A correspondent wrote, given current conditions in many cities, “A really bold criminal could take a car on a joy test drive and just take it home, claiming that they should be able to keep it because stolen property is reparations, and if they dealer calls the cops, that’s racist because they value property over black lives, and they will get their Twitter followers to attack the dealer until they lose their franchise.” The amount stolen is NOT the factor which should be used to determine whether to prosecute – whether to consider it a crime or not. The amount is germane to determining the penalty.

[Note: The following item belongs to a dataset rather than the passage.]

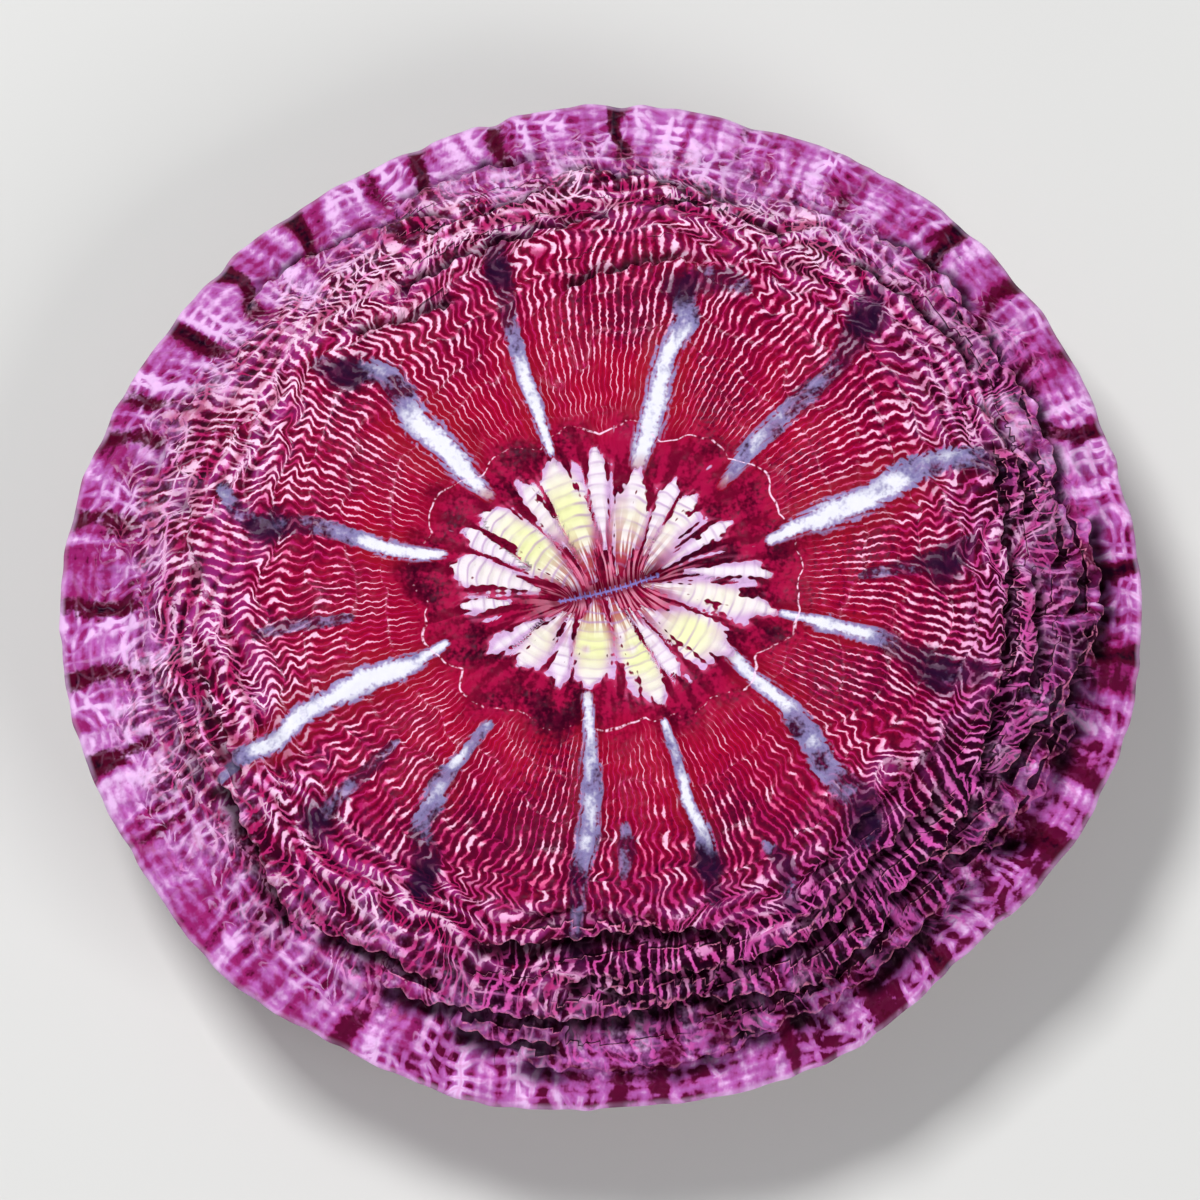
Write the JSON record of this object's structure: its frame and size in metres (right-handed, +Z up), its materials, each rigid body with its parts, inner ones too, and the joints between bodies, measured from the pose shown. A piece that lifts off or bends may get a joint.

But more than the dollar amount is important. In the Old West, stealing a horse was a capital crime, for which the penalty was death. Not because horses were so costly – a simple, rather worn-down nag could sell for as little as $20 (an ounce of gold in those days and less than a month’s wages). It was a capital crime because stealing a person’s horse, essential to them for life, could be a death sentence for the owner and user of the horse. The consequences were so great that society deemed it acceptable to punish by execution. The same rule should apply to the looting and destruction of the property (goods, equipment, structures) on which a person’s livelihood depends, even in 2020.
Another key factor to determine penalties is the use of force, whether threatened or actual violence. Especially when that violence could reasonably result in serious injury (disabling the person attacked) or death. The use of fire (torches, etc.) is an much the use of a deadly weapon as a pistol or rifle or knife. Ditto for clubs, spears, coshes, and the like.
Liberty – including the right to own and enjoy property – must be defended.